Federal employees in six metropolitan areas should begin receiving higher locality pay next year to account for large pay gaps with non-federal employers.
The Federal Salary Council, on which AFGE National President J. David Cox Sr. and Public Policy Director Jacque Simon serve, voted April 10 to create locality pay areas in six parts of the country with larger than average pay gaps with non-federal employers. Those metropolitan areas are San Antonio, Texas; Birmingham, Ala.; Virginia Beach, Va.; Burlington, Vt.; Corpus Christi, Texas; and Omaha, Neb.
All six areas have pay gaps that are more than 10 percentage points above the pay gap for the “Rest of U.S.” locality area, which is the current criteria for establishing new pay localities.
The Salary Council approved creating four of the new locality areas back in 2016, but the new rates can’t take effect until final regulations have been issued by the Office of Management and Budget and the Office of Personnel Management.
The council also agreed to review the current methods used for determining when areas outside of existing pay localities should be either added to nearby localities or turned into their own pay locality.
The council heard from federal employers in three locations – Charleston, S.C.; Nashville, Tenn.; and Imperial County, Calif. – who are finding it almost impossible to recruit and retain the workers they need because federal wages are not competitive. Yet none of the areas qualify for their own pay locality under the current methodology.
The VA hospital in Charleston has about 400 vacancies, or 12 percent of its allotted staff, said Scott Isaacks, director of the Ralph H. Johnson VA Medical Center.
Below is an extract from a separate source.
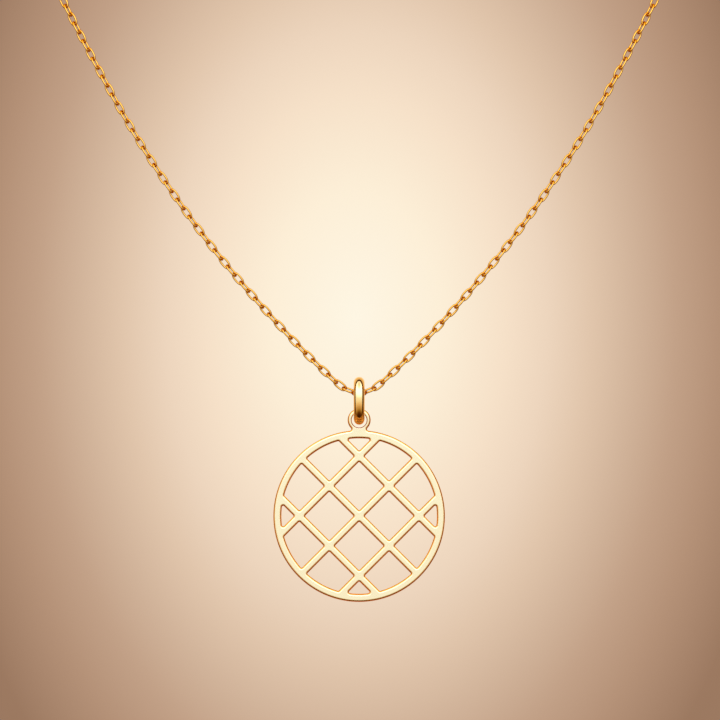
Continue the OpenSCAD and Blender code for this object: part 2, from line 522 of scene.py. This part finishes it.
def addPendant():
    low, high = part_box("pendant")
    discRadius = (high.x - low.x) / mm / 2
    halfSheet = (high.y - low.y) / mm / 2
    outlines, apart = outerOutlines(discRadius)
    cells = range(pendantSizes["barCount"] + 1)
    for column in cells:
        for row in cells:
            gap = gapOutline(column, row, discRadius - pendantSizes["rimWidth"])
            outlines.append((gap, pendantSizes["edgeRound"]))

    middle = Vector((0, 0, eyeletHeight - apart))
    edges = bmesh.new()
    normals = []
    rims = ([], [])
    for outline, turn in outlines:
        profile = edgeProfile(turn)
        levels = [(-1, *step) for step in profile] + [(1, *step) for step in reversed(profile)]
        rings = []
        for side, slope, inset, drop in levels:
            depth = side * (halfSheet - drop)
            ring = []
            for point, way in outline:
                moved = point - inset * way
                ring.append(edges.verts.new(inMetres(middle + Vector((moved.x, depth, moved.y)))))
                flat = math.cos(slope) * way
                normals.append((flat.x, side * math.sin(slope), flat.y))
            rings.append(ring)
        count = len(outline)
        for ring, nextRing in zip(rings, rings[1:]):
            for k in range(count):
                n = (k + 1) % count
                edges.faces.new((ring[k], ring[n], nextRing[n], nextRing[k]))
        for rim, ring in zip(rims, (rings[0], rings[-1])):
            rim += [edges.edges.get((ring[k - 1], ring[k])) for k in range(count)]
    for rim, side in zip(rims, (-1, 1)):
        bmesh.ops.triangle_fill(edges, use_beauty=True, edges=rim, normal=(0, side, 0))
    bmesh.ops.recalc_face_normals(edges, faces=edges.faces)
    mesh = bpy.data.meshes.new("openworkDisc")
    edges.to_mesh(mesh)
    edges.free()
    mesh.shade_smooth()
    mesh.normals_split_custom_set_from_vertices(normals)
    mesh.materials.append(satinGold)
    disc = bpy.data.objects.new("openworkDisc", mesh)
    bpy.context.scene.collection.objects.link(disc)
    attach(disc, "pendant")
    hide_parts("pendant")


addPendant()
print("pendant cut")


# Clasp: its solid has the right shape and takes the finish

def finishClasp():
    clasp = frame["nodes"]["clasp"]
    for slot in clasp.material_slots:
        slot.material = polishedGold


finishClasp()
print("clasp finished")


# Floor and light

roomSettings = {
    "floorDrop": 0.6,  # metres below the nape
    "floorRadius": 4,  # metres
    "floorCorners": 96,
    "floorColour": (0.42, 0.36, 0.29, 1),
    "floorRoughness": 0.9,
}


def addFloor():
    count = roomSettings["floorCorners"]
    rim = [compass(2 * math.pi * k / count) * roomSettings["floorRadius"] for k in range(count)]
    corners = [(*point, -roomSettings["floorDrop"]) for point in rim]
    mesh = bpy.data.meshes.new("floor")
    mesh.from_pydata(corners, [], [range(count)])
    floor = bpy.data.objects.new("floor", mesh)
    bpy.context.scene.collection.objects.link(floor)
    material = bpy.data.materials.new("floorPaint")
    material.use_nodes = True
    shader = material.node_tree.nodes["Principled BSDF"]
    shader.inputs["Base Color"].default_value = roomSettings["floorColour"]
    shader.inputs["Roughness"].default_value = roomSettings["floorRoughness"]
    mesh.materials.append(material)
    floor.visible_glossy = False


# The metal sees a soft studio: a broad light before and above the pendant that fades to
# brown below, a dark gap round it, and a warm wall behind. The lens sees only a backdrop with
# a painted pool of light, brightest between the two strands and darker towards the edges.
studioLight = {
    # the light ends where x, y and the curve of the height, weighed like this, pass lightEdge
    "lightLean": (0.1, 1, -0.6),
    "lightLift": 0.2,
    "lightEdge": (-0.26, -0.34),
    "wallWay": (0, 0.951, -0.309),  # the middle of the warm wall behind
    "wallEdge": (0.28, 0.36),
    "backEdge": (0.75, 0.95),  # how near to straight behind the wall is lit
    # colours by height, from straight down at 0 to straight up at 1
    "light": [(0.03, (0.045, 0.014, 0.002)), (0.086, (0.13, 0.042, 0.007)), (0.145, (0.33, 0.18, 0.034)),
              (0.21, (0.54, 0.335, 0.12)), (0.29, (0.69, 0.47, 0.25)), (0.37, (0.86, 0.66, 0.41)),
              (0.5, (1, 0.96, 0.86)), (0.6, (1.08, 1.1, 1.1)), (0.68, (1.4, 1.5, 1.8)),
              (0.76, (2.1, 2.25, 2.8)), (0.92, (2.4, 2.5, 3.1)), (0.97, (1.4, 1.4, 1.5)),
              (1, (0.97, 0.94, 0.85))],
    "gap": [(0, (0.03, 0.01, 0.002)), (0.3, (0.09, 0.04, 0.01)), (1, (0.1, 0.05, 0.015))],
    "wall": [(0, (0.8, 0.4, 0.12)), (0.2, (0.3, 0.11, 0.022)), (0.34, (0.3, 0.11, 0.022)),
             (0.44, (0.8, 0.47, 0.19)), (1, (0.96, 0.7, 0.4))],
    "back": [(0.2, (0.3, 0.11, 0.022)), (0.35, (0.6, 0.4, 0.2)), (0.45, (1, 0.9, 0.72)),
             (1, (1.2, 1.15, 1))],
    "glowWay": (-0.001, 1, 0.008),
    "glowShape": (1, 1, 0.67),  # taller than wide
    "glowReach": 0.6,
    # painted pool of light: colours by how far the lens looks past the glow, darker further out
    "paintedGlowBackdrop": [(0, (0.99, 0.92, 0.77)), (0.04, (0.98, 0.86, 0.68)), (0.07, (0.92, 0.75, 0.58)),
                 (0.09, (0.845, 0.665, 0.51)), (0.11, (0.75, 0.56, 0.41)), (0.13, (0.64, 0.455, 0.325)),
                 (0.15, (0.54, 0.355, 0.243)), (0.17, (0.46, 0.285, 0.187)), (0.2, (0.33, 0.19, 0.117)),
                 (1, (0.6, 0.45, 0.33))],
}


def ramp(tree, stops):
    node = tree.nodes.new("ShaderNodeValToRGB")
    elements = node.color_ramp.elements
    while len(elements) < len(stops):
        elements.new(0.5)
    for element, (position, colour) in zip(elements, stops):
        element.position = position
        element.color = (*colour, 1)
    return node


def addWorld():
    world = bpy.data.worlds.new("studio")
    bpy.context.scene.world = world
    world.use_nodes = True
    tree = world.node_tree
    nodes, links = tree.nodes, tree.links
    place = nodes.new("ShaderNodeTexCoord")
    split = nodes.new("ShaderNodeSeparateXYZ")
    links.new(place.outputs["Generated"], split.inputs["Vector"])

    def mapped(output, start, end, smooth=False):
        node = nodes.new("ShaderNodeMapRange")
        node.interpolation_type = "SMOOTHSTEP" if smooth else "LINEAR"
        node.inputs["From Min"].default_value = start
        node.inputs["From Max"].default_value = end
        links.new(output, node.inputs["Value"])
        return node.outputs["Result"]

    def blended(share, first, second):
        node = nodes.new("ShaderNodeMix")
        node.data_type = "RGBA"
        for name, output in (("Factor", share), ("A", first), ("B", second)):
            links.new(output, node.inputs[name])
        return node.outputs["Result"]

    def stopsAlong(stops, output):
        node = ramp(tree, stops)
        links.new(output, node.inputs["Fac"])
        return node.outputs["Color"]

    def weighed(output, weights, edge):
        node = nodes.new("ShaderNodeVectorMath")
        node.operation = "DOT_PRODUCT"
        node.inputs[1].default_value = weights
        links.new(output, node.inputs[0])
        return mapped(node.outputs["Value"], *edge, smooth=True)

    height = mapped(split.outputs["Z"], -1, 1)
    fields = ("light", "gap", "wall", "back")
    light, gap, wall, back = [stopsAlong(studioLight[name], height) for name in fields]
    lifted = nodes.new("ShaderNodeMath")
    lifted.operation = "ADD"
    lifted.inputs[1].default_value = studioLight["lightLift"]
    links.new(split.outputs["Z"], lifted.inputs[0])
    curved = nodes.new("ShaderNodeMath")
    curved.operation = "MULTIPLY"
    links.new(split.outputs["Z"], curved.inputs[0])
    links.new(lifted.outputs["Value"], curved.inputs[1])
    bent = nodes.new("ShaderNodeCombineXYZ")
    for k, output in enumerate((split.outputs["X"], split.outputs["Y"], curved.outputs["Value"])):
        links.new(output, bent.inputs[k])
    inLight = weighed(bent.outputs["Vector"], studioLight["lightLean"], studioLight["lightEdge"])
    onWall = weighed(place.outputs["Generated"], studioLight["wallWay"], studioLight["wallEdge"])
    behind = blended(mapped(split.outputs["Y"], *studioLight["backEdge"], smooth=True), wall, back)
    studio = blended(onWall, blended(inLight, gap, light), behind)

    # painted pool of light on the backdrop, seen by the lens alone
    shaped = nodes.new("ShaderNodeVectorMath")
    shaped.operation = "MULTIPLY"
    shaped.inputs[1].default_value = studioLight["glowShape"]
    links.new(place.outputs["Generated"], shaped.inputs[0])
    past = nodes.new("ShaderNodeVectorMath")
    past.operation = "DISTANCE"
    past.inputs[1].default_value = studioLight["glowWay"]
    links.new(shaped.outputs["Vector"], past.inputs[0])
    share = mapped(past.outputs["Value"], 0, studioLight["glowReach"])
    paintedGlowBackdrop = stopsAlong(studioLight["paintedGlowBackdrop"], share)

    ray = nodes.new("ShaderNodeLightPath")
    seen = blended(ray.outputs["Is Camera Ray"], studio, paintedGlowBackdrop)
    links.new(seen, nodes["Background"].inputs["Color"])


addFloor()
addWorld()
bpy.context.scene.view_settings.view_transform = "Standard"
print("floor and light set")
Isaacks and others said they rely on recruitment bonuses to help offset the lower salaries, but even if that works – and it doesn’t always – many employees leave for higher paying jobs as soon as their two-year commitment is up.
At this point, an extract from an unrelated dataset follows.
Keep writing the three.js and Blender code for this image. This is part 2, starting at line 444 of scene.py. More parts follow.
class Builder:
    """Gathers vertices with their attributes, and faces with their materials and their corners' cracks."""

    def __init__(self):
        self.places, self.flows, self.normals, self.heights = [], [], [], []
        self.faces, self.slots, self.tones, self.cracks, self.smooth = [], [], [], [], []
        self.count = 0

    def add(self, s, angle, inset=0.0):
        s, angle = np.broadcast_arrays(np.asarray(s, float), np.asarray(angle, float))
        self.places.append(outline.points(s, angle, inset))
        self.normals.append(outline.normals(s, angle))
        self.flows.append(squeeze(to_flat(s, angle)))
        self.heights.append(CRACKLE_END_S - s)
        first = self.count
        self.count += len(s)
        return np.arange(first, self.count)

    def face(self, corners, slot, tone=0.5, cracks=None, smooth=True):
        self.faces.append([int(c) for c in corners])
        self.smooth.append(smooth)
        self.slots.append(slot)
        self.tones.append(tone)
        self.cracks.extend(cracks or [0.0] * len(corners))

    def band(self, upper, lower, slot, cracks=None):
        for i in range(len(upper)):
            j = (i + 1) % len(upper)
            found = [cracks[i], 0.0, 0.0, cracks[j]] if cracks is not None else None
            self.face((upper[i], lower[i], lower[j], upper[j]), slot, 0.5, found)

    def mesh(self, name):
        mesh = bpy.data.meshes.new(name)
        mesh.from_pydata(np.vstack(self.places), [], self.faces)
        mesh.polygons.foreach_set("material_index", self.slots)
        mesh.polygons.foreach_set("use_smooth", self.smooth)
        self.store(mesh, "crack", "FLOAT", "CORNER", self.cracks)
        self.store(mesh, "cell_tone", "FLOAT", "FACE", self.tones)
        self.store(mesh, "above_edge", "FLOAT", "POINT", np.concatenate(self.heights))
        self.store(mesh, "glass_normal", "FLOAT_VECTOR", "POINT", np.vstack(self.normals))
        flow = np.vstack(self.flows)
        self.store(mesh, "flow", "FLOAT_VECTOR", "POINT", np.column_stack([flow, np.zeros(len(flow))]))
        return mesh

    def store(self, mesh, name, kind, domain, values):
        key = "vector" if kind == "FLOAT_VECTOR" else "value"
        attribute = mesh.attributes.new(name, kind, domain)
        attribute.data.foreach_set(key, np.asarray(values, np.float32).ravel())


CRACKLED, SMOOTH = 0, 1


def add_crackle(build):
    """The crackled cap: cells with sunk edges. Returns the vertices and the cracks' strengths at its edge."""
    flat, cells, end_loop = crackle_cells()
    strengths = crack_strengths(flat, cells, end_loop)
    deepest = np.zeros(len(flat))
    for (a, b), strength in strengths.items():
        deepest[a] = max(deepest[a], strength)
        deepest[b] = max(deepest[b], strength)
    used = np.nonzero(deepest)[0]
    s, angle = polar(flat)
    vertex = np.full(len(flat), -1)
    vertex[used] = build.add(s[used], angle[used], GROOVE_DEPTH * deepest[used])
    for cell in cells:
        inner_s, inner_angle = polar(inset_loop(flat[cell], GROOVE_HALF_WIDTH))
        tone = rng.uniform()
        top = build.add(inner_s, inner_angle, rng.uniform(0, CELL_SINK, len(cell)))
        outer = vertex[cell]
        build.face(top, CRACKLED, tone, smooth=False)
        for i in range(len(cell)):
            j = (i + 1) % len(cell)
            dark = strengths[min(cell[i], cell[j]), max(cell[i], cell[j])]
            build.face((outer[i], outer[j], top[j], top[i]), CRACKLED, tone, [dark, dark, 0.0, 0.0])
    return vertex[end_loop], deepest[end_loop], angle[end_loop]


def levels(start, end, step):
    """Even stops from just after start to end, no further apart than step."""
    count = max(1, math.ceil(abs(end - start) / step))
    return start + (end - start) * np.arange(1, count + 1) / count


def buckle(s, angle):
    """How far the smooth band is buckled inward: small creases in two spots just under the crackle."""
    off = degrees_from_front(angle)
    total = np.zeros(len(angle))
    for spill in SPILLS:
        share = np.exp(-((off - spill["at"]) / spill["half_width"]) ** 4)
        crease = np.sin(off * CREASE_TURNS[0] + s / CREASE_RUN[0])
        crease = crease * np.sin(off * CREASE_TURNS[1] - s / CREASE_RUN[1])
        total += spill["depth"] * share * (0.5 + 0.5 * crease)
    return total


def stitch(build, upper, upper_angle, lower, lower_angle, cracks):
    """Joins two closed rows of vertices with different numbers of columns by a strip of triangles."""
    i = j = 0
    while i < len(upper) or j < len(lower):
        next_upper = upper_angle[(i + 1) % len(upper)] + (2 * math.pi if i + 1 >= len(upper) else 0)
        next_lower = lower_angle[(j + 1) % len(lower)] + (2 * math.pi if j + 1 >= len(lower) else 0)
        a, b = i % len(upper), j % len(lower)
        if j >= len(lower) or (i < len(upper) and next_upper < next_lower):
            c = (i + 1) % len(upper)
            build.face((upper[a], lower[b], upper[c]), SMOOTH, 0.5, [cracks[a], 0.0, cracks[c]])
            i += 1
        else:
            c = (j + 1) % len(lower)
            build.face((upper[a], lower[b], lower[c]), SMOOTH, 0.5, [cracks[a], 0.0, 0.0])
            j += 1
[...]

But changing the methodology alone won’t solve the recruitment and retention problems so many agencies are facing. Both Congress and the White House have refused to provide federal employees with their full locality pay raises as called for under a 1990 law that was intended to narrow the public-private pay gap. Plus, years of across-the-board pay freezes and minimum increases this decade mean employees are earning nearly 5% less today than they did at the start of the decade. This is a serious issue as it's harming our veterans, the security of our country on the border, and all other areas.